What a Difference a Faster Hash Makes
I have some Rust code that does a bunch of pure computation. A lot of it. To solve basically an elaborate combinatorial problem.
Wanted to speed it up. Profiled with flamegraph
.
When you do performance profiling, what you really want to find are hot spots. Some low-hanging fruit. You want to look at the profile and see one big anomolous entry. “We’re spending X% of total CPU time doing what now???”. Look at the code and find there is some critical point where something infelicitous is being done. Then fix it for a big-time speed-up. That’s the dream.
And lucky for me that’s exactly what I found. According to the graph, I was spending 23.25% of total CPU time on the function <std::hash::random::DefaultHasher as core::hash::Hasher>::write
. What? Yeah, that’s just time spent going back and forth with std::collections::{HashMap, HashSet}
. A really stupid amount of effort to spend on a basic administrative task.
Replaced the builtin hash collections with an external package, ahash::{AHashMap, AHashSet}
. Boy oh boy, what a difference it made. The big computational task went from taking 67 minutes to 55 minutes. That’s an 18% improvent for a diff of only a few lines. Hooray.
Why is std::collections::HashMap
so much slower than ahash::AHashMap
? Well, the first thing to note is that ahash is a really hard word to type. I have never typed it correctly on the first try. It always comes out as ahahs or ashash, etc. That doesn’t have anything to do with speed, it’s just something I wanted to complain about.
The builtin hash procedure is slower because it attempts to provide some security. It wants to make it as difficult as possible to guess a key from a value. That is a great feature for a web server or CLI tool. But it is totally useless for solving combinatorial problems. There is no need to make anything difficult to guess because there is no untrusted input. It is the computational equivalent of installing external locks on the internal doors in a home. Stop doing that and it goes a lot faster.
There are other hash collection implementations. Some of them are specialized for certain types of data. For example if the data is all numbers then you will want one hash procedure, but a different one if you are hashing compound objects.
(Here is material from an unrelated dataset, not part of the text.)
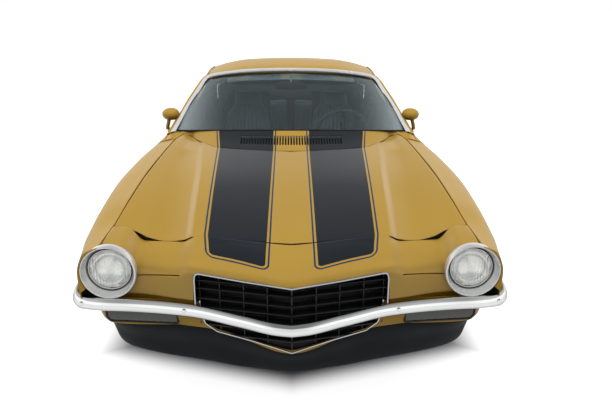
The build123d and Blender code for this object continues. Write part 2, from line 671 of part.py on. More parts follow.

A good way to make it easy to experiment with different hashers is to use import aliases. What you want to avoid is having to modify every callsite. For example:
use std::collections::{HashMap, HashSet};
let mut a = HashMap::new(); // gotta change this
let mut b = HashMap::new(); // gotta change this
let mut c = HashSet::new(); // gotta change this
let mut d = HashSet::new(); // gotta change this
Instead, I like to refer to the collections by more generic names, like Dict
and Set
.
use std::collections::{HashMap as Dict, HashSet as Set};
let mut a = Dict::new();
let mut b = Dict::new();
let mut c = Set::new();
let mut d = Set::new();
Swapping in a different hasher is only a matter of changing the import to use ahash::{AHashMap as Dict, AHashSet as Set}
.
This technique has the added benefit / drawback of making the code look more like Python.